• _WHAT YOU WILL DO_
Reproduce exactly the lines below from the one containing "Continue the build123d" through the one containing "the lamp on", including both, and nothing else.

• _DATA ENTRIES_
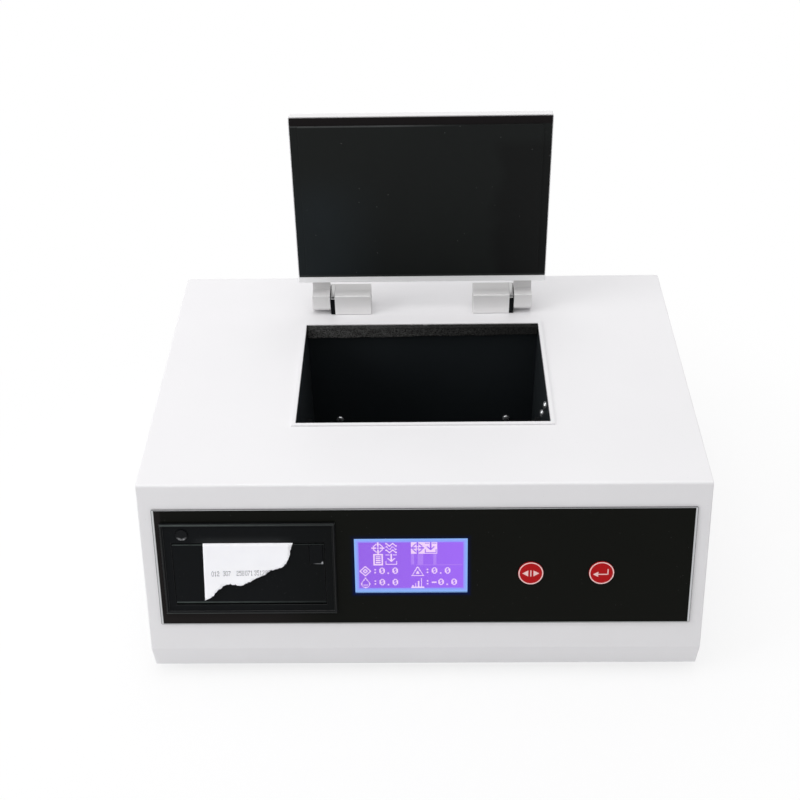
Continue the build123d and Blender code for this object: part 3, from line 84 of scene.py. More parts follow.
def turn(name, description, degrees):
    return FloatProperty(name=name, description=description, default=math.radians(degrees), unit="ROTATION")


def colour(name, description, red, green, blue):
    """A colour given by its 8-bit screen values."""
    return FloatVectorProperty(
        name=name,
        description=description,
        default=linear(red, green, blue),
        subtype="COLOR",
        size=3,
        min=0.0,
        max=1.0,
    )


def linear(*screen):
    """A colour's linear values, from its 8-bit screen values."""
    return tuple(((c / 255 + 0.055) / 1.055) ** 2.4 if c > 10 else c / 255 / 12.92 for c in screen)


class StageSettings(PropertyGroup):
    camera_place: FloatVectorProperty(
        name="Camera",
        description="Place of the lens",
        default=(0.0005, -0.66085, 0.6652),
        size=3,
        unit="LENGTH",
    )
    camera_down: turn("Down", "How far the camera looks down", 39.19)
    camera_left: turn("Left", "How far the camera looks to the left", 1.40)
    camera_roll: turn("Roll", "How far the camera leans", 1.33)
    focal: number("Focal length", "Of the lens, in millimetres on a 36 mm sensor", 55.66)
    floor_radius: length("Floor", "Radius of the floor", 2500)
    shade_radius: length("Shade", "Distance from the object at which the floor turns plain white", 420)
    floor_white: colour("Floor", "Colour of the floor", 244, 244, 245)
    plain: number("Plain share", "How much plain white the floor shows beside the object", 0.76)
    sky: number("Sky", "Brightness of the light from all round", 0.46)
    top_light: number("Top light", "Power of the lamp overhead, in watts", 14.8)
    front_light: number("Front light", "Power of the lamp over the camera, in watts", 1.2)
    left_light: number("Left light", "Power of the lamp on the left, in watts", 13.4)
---
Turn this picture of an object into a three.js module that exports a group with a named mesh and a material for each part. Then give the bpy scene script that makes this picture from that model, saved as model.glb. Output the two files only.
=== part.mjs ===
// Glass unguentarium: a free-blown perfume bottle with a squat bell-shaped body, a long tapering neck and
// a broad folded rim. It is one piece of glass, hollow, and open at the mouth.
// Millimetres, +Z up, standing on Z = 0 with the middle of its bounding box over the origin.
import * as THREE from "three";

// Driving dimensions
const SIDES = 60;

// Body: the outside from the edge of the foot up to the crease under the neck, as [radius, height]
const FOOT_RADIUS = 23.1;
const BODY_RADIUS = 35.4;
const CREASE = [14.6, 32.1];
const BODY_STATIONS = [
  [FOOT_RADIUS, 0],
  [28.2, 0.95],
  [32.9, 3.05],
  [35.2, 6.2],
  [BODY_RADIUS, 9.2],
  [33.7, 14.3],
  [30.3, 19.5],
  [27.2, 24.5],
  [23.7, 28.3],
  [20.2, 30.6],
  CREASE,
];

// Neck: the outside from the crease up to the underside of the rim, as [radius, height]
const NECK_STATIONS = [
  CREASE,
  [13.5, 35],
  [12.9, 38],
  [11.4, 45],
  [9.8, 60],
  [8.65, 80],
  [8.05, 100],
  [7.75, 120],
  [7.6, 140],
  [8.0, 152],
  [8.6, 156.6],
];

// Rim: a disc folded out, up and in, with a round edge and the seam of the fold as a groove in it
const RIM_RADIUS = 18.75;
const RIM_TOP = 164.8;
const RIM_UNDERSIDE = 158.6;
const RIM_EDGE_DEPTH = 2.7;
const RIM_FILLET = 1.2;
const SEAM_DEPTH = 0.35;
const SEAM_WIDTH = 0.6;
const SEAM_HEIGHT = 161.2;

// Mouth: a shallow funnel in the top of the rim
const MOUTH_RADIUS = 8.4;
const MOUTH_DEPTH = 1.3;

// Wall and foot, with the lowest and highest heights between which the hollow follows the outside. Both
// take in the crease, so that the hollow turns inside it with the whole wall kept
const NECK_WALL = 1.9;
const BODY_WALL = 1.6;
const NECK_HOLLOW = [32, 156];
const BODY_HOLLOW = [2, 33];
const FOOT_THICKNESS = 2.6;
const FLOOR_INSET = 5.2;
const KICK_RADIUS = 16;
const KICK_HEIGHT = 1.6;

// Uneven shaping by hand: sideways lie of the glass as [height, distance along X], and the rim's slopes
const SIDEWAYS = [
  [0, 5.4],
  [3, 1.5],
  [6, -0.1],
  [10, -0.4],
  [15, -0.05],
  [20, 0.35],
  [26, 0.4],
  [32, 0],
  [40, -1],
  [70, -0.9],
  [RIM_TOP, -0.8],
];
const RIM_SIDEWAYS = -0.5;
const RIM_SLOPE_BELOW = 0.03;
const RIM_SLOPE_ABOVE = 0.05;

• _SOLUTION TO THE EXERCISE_
Continue the build123d and Blender code for this object: part 3, from line 84 of scene.py. More parts follow.
def turn(name, description, degrees):
    return FloatProperty(name=name, description=description, default=math.radians(degrees), unit="ROTATION")


def colour(name, description, red, green, blue):
    """A colour given by its 8-bit screen values."""
    return FloatVectorProperty(
        name=name,
        description=description,
        default=linear(red, green, blue),
        subtype="COLOR",
        size=3,
        min=0.0,
        max=1.0,
    )


def linear(*screen):
    """A colour's linear values, from its 8-bit screen values."""
    return tuple(((c / 255 + 0.055) / 1.055) ** 2.4 if c > 10 else c / 255 / 12.92 for c in screen)


class StageSettings(PropertyGroup):
    camera_place: FloatVectorProperty(
        name="Camera",
        description="Place of the lens",
        default=(0.0005, -0.66085, 0.6652),
        size=3,
        unit="LENGTH",
    )
    camera_down: turn("Down", "How far the camera looks down", 39.19)
    camera_left: turn("Left", "How far the camera looks to the left", 1.40)
    camera_roll: turn("Roll", "How far the camera leans", 1.33)
    focal: number("Focal length", "Of the lens, in millimetres on a 36 mm sensor", 55.66)
    floor_radius: length("Floor", "Radius of the floor", 2500)
    shade_radius: length("Shade", "Distance from the object at which the floor turns plain white", 420)
    floor_white: colour("Floor", "Colour of the floor", 244, 244, 245)
    plain: number("Plain share", "How much plain white the floor shows beside the object", 0.76)
    sky: number("Sky", "Brightness of the light from all round", 0.46)
    top_light: number("Top light", "Power of the lamp overhead, in watts", 14.8)
    front_light: number("Front light", "Power of the lamp over the camera, in watts", 1.2)
    left_light: number("Left light", "Power of the lamp on the left, in watts", 13.4)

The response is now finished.